Group discriminative least square regression for multicategory classification

doi:10.1016/j.neucom.2020.05.016

Neurocomputing

Volume 407, 24 September 2020, Pages 175-184

https://doi.org/10.1016/j.neucom.2020.05.016 Get rights and content

Highlights

•
A new regularization of the classifier is given to guarantee group discrimination.
•
A group discriminative LSR model is given for multicategory classification.
•
Extended experiments show superior performance of the proposed method.

Abstract

The least square regression (LSR) is a popular framework for multicategory classification because it has simple mathematical formulation and efficient solution. The classification performance of LSR based methods depends heavily on the discriminative capability of the label transformation. In this work, we aim to enhance the discriminative capability of the label transformation by imposing a new class-induced structure constraint. Specifically, we propose to regularize the label transformation matrix by the difference of $l_{2, 1}$ norm and $l_{2, 2}$ norm of the predicted labels of each class. The major advantage of the new regularity is that, it can guarantee the ideal discrimination of the label transformation matrix and make the classification more stable. For better generalization capability, we adopt the existing $ε$ -dragging technique to relax the binary label. Leveraging the new regularity term and the label relaxation, we give a group discriminative least square regression (GDLSR) training model to learn the label transformation for multicategory classification. To solve the proposed model, we present an ADMM-like iteration algorithm, which we can guarantee a weak convergency. Experiments on several commonly used datasets show that our method outperforms both related LSR-based methods and some traditional methods.

Introduction

The least square regression (LSR) has wide applications in multi-category pattern classification, because it is mathematically tractable and computationally efficient. In the past decades, many LSR-based methods, such as local LSR [1], weight LSR [2], partial LSR [3], support vector machine (SVM) [4] have been proposed. In addition, several representation-based classification methods, such as sparse representation-based classification (SRC) [5] and linear-regression-based classification (LRC) [6], can also be regarded as LSR based methods, because they learn the representation coefficient by using the LSR technique. Among these methods, linear regression (LR) is widely used because it is simple and highly efficient.

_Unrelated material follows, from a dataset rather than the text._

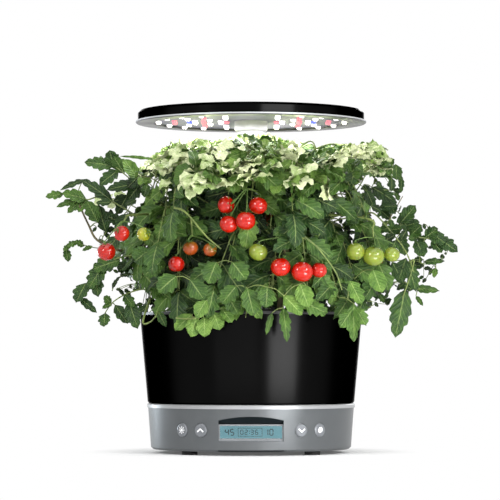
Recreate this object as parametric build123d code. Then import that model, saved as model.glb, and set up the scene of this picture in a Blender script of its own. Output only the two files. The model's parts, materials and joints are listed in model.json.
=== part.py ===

LR [7], [8], [9] based multi-category classification usually follows a two-stage procedure. In the training stage, under supervision of the training data and their known labels, a label transformation matrix is learnt with an LR-based training model; in the test stage, the label transformation matrix is used to predict the class identity of a test sample. A commonly used method for predicting the class identity of a test sample is that, the transformation matrix is used to map a test sample into a label vector, and the class identity is defined as the index corresponding to the maximum entry of the label vector. The classification performance of such methods mainly depends on the discriminative and the generalization capability of the label transformation.

Many LR-based methods have been developed to ensure the discriminative and generalization capability of the label transformation. The discriminative LSR (DLSR) [10] relaxes the one-hot label by using the $ε$ -dragging technique. The retargeted LSR (ReLSR) [11] enlarges the margin between the true and false classes more intuitively. Despite their great success by relaxing the labels, these methods often suffer from overfitting [12], [13], [14]. To solve this problem, various regularization techniques have been proposed to impose certain constraint on the transformation matrix of the LR-based training model. The regularized label relaxation linear regression (RLRR) [15] relaxes the strict binary label matrix into a slack variable matrix by introducing a nonnegative label relaxation matrix and avoids overfitting by constructing a class compactness graph. The inter-class sparsity based discriminative least square regression (ICS $_$ DLSR) [16] pursues a common sparsity structure shared by samples within class by using an inter-class sparsity constraint: the $l_{2, 1}$ norm. Once the transformation matrix is obtained in the training stage, the nearest neighbor classifier is performed to obtain the final classification results. The group low-rank representation-based discriminative linear regression (GLRRDLR) [17] introduces an inter-class low-rank constraint on the transformed data such that the intrinsic structure of data can be naturally captured and exploited during regression.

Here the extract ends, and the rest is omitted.